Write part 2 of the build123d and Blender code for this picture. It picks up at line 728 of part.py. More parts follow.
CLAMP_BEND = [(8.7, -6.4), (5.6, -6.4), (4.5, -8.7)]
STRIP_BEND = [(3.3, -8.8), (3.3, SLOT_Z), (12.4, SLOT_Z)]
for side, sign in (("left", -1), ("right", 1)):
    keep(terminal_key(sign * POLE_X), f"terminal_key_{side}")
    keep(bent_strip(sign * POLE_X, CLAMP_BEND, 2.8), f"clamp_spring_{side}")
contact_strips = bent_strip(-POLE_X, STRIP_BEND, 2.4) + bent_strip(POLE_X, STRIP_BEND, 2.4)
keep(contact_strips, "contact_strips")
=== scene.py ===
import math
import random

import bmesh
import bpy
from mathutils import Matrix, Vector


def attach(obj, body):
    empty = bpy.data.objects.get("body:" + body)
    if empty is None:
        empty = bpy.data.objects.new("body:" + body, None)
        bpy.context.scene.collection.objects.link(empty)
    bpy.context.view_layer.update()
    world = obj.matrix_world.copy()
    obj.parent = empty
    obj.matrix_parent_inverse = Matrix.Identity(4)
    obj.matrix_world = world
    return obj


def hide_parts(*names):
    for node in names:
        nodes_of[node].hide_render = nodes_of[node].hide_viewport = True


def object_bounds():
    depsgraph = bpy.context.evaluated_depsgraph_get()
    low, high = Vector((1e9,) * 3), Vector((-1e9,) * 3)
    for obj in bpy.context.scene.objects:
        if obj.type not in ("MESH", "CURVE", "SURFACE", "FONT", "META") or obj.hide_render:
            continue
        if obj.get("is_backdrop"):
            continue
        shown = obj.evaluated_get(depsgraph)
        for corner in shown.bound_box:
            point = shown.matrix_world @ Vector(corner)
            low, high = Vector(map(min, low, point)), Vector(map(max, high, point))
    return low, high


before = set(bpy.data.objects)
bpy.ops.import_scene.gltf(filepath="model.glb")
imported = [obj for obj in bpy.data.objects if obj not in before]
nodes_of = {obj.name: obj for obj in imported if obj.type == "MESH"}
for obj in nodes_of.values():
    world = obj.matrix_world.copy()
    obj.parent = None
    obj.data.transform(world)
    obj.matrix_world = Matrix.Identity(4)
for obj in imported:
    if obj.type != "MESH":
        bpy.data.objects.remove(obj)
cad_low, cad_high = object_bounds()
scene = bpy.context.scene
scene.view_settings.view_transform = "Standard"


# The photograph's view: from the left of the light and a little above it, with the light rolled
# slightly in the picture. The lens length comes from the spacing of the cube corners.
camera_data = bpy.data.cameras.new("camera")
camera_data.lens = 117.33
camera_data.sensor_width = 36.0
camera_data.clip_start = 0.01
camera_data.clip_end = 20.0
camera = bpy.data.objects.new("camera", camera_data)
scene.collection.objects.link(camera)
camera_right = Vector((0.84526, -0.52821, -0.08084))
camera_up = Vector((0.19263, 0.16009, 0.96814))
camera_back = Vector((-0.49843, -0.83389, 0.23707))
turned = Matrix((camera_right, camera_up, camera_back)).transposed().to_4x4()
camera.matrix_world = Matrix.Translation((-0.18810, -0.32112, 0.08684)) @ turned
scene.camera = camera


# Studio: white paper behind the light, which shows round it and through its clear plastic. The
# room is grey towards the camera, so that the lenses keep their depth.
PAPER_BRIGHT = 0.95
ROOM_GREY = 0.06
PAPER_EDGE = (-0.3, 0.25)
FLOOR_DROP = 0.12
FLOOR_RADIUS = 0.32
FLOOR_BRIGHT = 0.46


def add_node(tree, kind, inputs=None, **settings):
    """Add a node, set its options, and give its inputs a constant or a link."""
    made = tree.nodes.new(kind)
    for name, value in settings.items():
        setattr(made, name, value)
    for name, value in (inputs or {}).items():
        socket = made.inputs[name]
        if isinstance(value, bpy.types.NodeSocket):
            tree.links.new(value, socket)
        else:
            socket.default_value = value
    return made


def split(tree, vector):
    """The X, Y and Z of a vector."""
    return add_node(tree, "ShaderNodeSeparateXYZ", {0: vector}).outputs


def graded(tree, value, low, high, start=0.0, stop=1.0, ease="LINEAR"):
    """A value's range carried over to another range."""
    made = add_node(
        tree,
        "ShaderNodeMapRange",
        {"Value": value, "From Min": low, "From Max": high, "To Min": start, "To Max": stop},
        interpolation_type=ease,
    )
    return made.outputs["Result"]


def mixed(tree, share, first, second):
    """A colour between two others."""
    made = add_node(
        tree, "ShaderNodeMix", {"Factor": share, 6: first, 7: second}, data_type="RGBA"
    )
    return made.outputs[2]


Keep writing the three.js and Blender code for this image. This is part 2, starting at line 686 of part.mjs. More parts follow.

▶ [Written instruction]: Transcribe each line of the data above, unaltered, from the one where "STRIP_BEND = [(3.3, -8.8), (3.3, SLOT_Z), (12.4, SLOT_Z)]" appears to the one where "for node in" appears, inclusive of both.

▶ [Reply]:
STRIP_BEND = [(3.3, -8.8), (3.3, SLOT_Z), (12.4, SLOT_Z)]
for side, sign in (("left", -1), ("right", 1)):
    keep(terminal_key(sign * POLE_X), f"terminal_key_{side}")
    keep(bent_strip(sign * POLE_X, CLAMP_BEND, 2.8), f"clamp_spring_{side}")
contact_strips = bent_strip(-POLE_X, STRIP_BEND, 2.4) + bent_strip(POLE_X, STRIP_BEND, 2.4)
keep(contact_strips, "contact_strips")
=== scene.py ===
import math
import random

import bmesh
import bpy
from mathutils import Matrix, Vector


def attach(obj, body):
    empty = bpy.data.objects.get("body:" + body)
    if empty is None:
        empty = bpy.data.objects.new("body:" + body, None)
        bpy.context.scene.collection.objects.link(empty)
    bpy.context.view_layer.update()
    world = obj.matrix_world.copy()
    obj.parent = empty
    obj.matrix_parent_inverse = Matrix.Identity(4)
    obj.matrix_world = world
    return obj


def hide_parts(*names):
    for node in names:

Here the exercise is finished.